Information supplied.
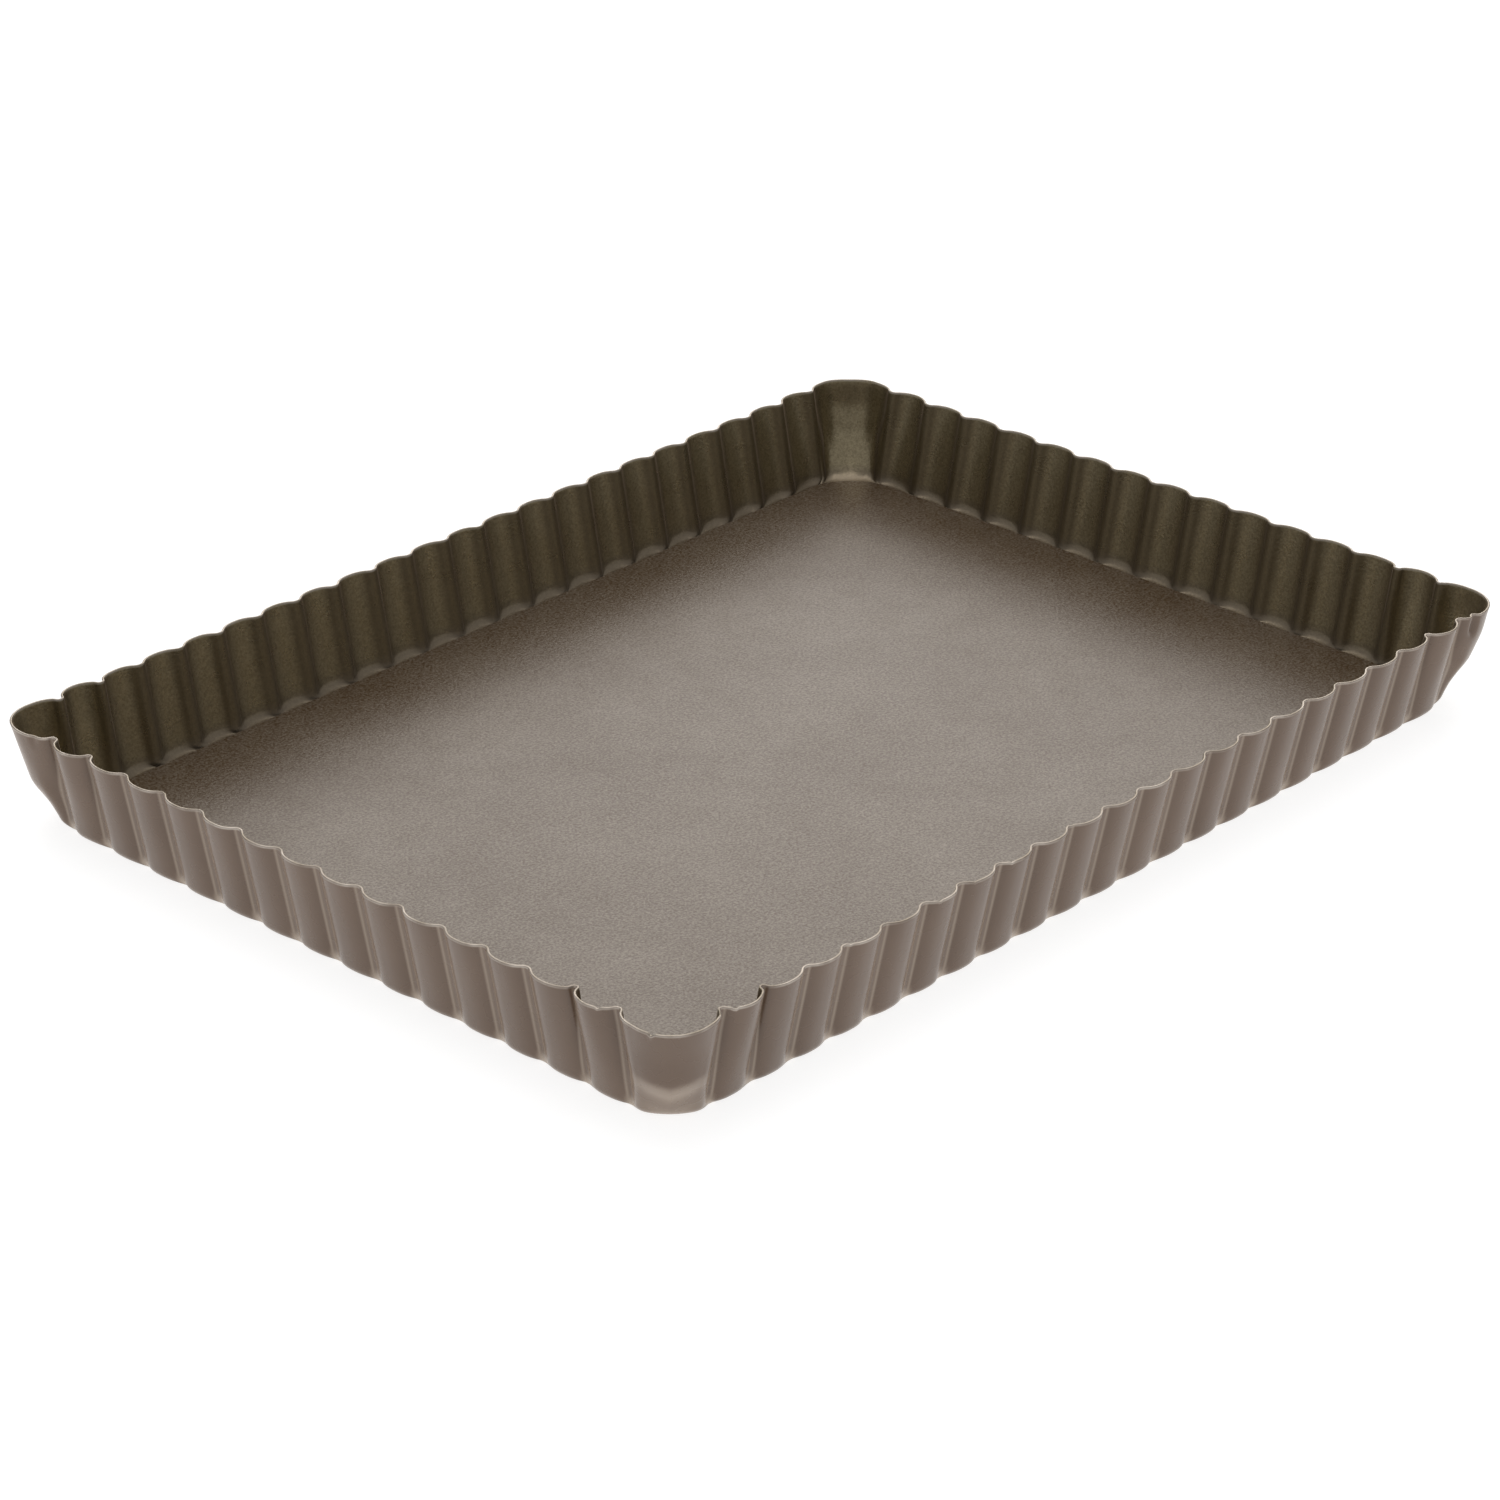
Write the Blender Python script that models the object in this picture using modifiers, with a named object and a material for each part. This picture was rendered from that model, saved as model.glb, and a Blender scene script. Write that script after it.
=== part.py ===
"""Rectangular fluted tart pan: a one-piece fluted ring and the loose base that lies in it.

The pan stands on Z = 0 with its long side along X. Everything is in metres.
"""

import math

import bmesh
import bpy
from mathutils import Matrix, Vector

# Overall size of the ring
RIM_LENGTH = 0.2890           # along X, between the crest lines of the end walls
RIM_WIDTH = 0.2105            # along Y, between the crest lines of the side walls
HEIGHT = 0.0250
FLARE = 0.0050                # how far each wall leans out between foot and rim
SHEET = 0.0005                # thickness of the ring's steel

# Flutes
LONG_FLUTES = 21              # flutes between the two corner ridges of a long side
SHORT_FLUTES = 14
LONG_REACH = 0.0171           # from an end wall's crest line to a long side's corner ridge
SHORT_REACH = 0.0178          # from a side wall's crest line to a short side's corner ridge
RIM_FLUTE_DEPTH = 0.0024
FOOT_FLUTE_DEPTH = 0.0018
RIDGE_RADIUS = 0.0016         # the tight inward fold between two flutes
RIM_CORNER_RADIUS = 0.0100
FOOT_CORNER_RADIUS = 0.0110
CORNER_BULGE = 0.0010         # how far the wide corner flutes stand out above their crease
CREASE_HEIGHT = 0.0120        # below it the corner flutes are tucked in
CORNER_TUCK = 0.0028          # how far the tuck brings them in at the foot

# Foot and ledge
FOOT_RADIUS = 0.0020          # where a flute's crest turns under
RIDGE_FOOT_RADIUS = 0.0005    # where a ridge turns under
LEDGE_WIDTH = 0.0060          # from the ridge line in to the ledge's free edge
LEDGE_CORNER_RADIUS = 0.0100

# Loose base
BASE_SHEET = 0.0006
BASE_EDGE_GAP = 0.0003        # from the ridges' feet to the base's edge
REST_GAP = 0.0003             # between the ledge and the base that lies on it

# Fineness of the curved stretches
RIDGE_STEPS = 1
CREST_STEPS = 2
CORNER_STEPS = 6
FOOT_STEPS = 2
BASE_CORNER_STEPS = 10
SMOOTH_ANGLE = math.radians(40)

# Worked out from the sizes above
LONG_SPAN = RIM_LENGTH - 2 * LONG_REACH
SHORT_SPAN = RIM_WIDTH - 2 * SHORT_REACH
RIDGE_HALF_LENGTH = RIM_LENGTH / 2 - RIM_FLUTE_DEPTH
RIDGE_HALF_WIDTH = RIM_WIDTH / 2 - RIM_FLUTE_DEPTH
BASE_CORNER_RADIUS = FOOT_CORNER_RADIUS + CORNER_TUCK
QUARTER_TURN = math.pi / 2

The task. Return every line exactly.

Result of the exercise.
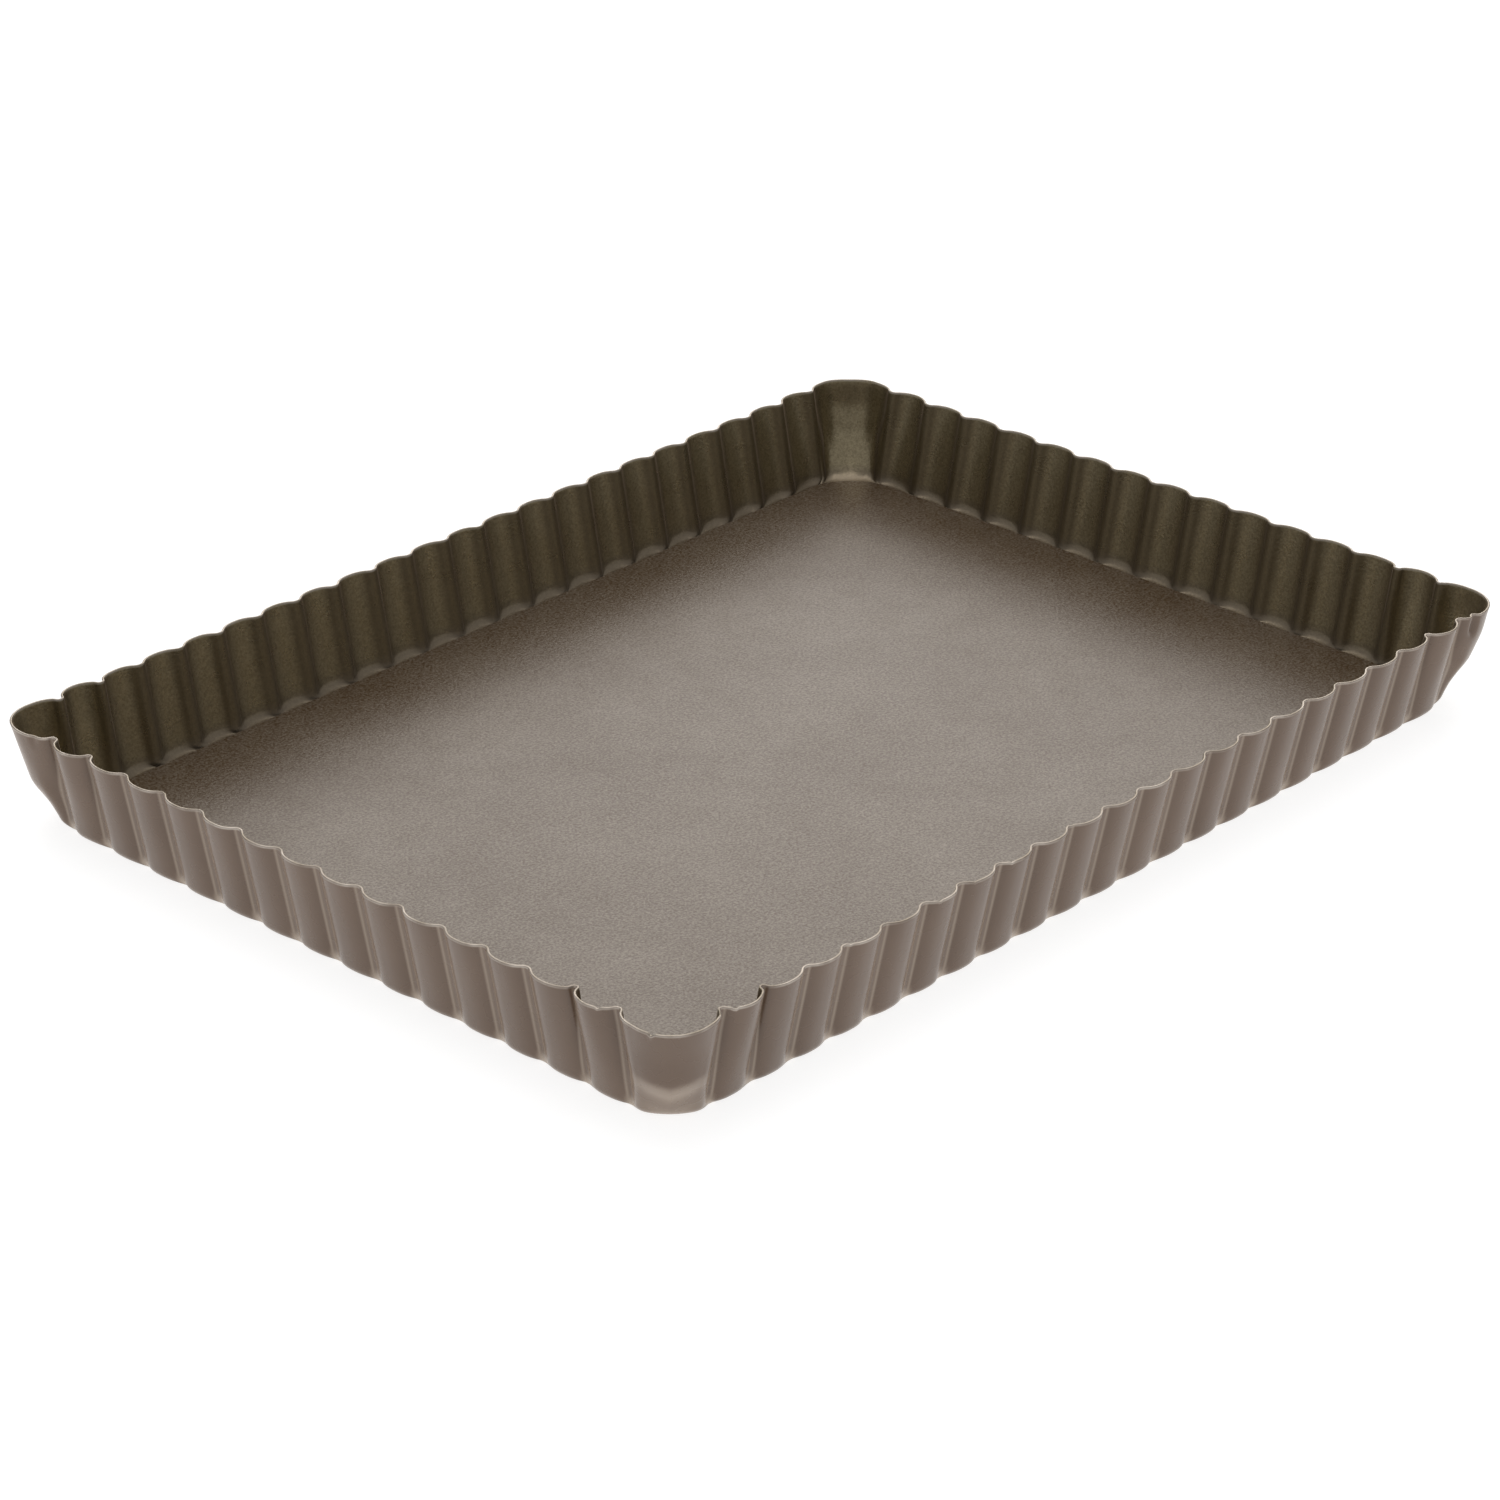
Write the Blender Python script that models the object in this picture using modifiers, with a named object and a material for each part. This picture was rendered from that model, saved as model.glb, and a Blender scene script. Write that script after it.
=== part.py ===
"""Rectangular fluted tart pan: a one-piece fluted ring and the loose base that lies in it.

The pan stands on Z = 0 with its long side along X. Everything is in metres.
"""

import math

import bmesh
import bpy
from mathutils import Matrix, Vector

# Overall size of the ring
RIM_LENGTH = 0.2890           # along X, between the crest lines of the end walls
RIM_WIDTH = 0.2105            # along Y, between the crest lines of the side walls
HEIGHT = 0.0250
FLARE = 0.0050                # how far each wall leans out between foot and rim
SHEET = 0.0005                # thickness of the ring's steel

# Flutes
LONG_FLUTES = 21              # flutes between the two corner ridges of a long side
SHORT_FLUTES = 14
LONG_REACH = 0.0171           # from an end wall's crest line to a long side's corner ridge
SHORT_REACH = 0.0178          # from a side wall's crest line to a short side's corner ridge
RIM_FLUTE_DEPTH = 0.0024
FOOT_FLUTE_DEPTH = 0.0018
RIDGE_RADIUS = 0.0016         # the tight inward fold between two flutes
RIM_CORNER_RADIUS = 0.0100
FOOT_CORNER_RADIUS = 0.0110
CORNER_BULGE = 0.0010         # how far the wide corner flutes stand out above their crease
CREASE_HEIGHT = 0.0120        # below it the corner flutes are tucked in
CORNER_TUCK = 0.0028          # how far the tuck brings them in at the foot

# Foot and ledge
FOOT_RADIUS = 0.0020          # where a flute's crest turns under
RIDGE_FOOT_RADIUS = 0.0005    # where a ridge turns under
LEDGE_WIDTH = 0.0060          # from the ridge line in to the ledge's free edge
LEDGE_CORNER_RADIUS = 0.0100

# Loose base
BASE_SHEET = 0.0006
BASE_EDGE_GAP = 0.0003        # from the ridges' feet to the base's edge
REST_GAP = 0.0003             # between the ledge and the base that lies on it

# Fineness of the curved stretches
RIDGE_STEPS = 1
CREST_STEPS = 2
CORNER_STEPS = 6
FOOT_STEPS = 2
BASE_CORNER_STEPS = 10
SMOOTH_ANGLE = math.radians(40)

# Worked out from the sizes above
LONG_SPAN = RIM_LENGTH - 2 * LONG_REACH
SHORT_SPAN = RIM_WIDTH - 2 * SHORT_REACH
RIDGE_HALF_LENGTH = RIM_LENGTH / 2 - RIM_FLUTE_DEPTH
RIDGE_HALF_WIDTH = RIM_WIDTH / 2 - RIM_FLUTE_DEPTH
BASE_CORNER_RADIUS = FOOT_CORNER_RADIUS + CORNER_TUCK
QUARTER_TURN = math.pi / 2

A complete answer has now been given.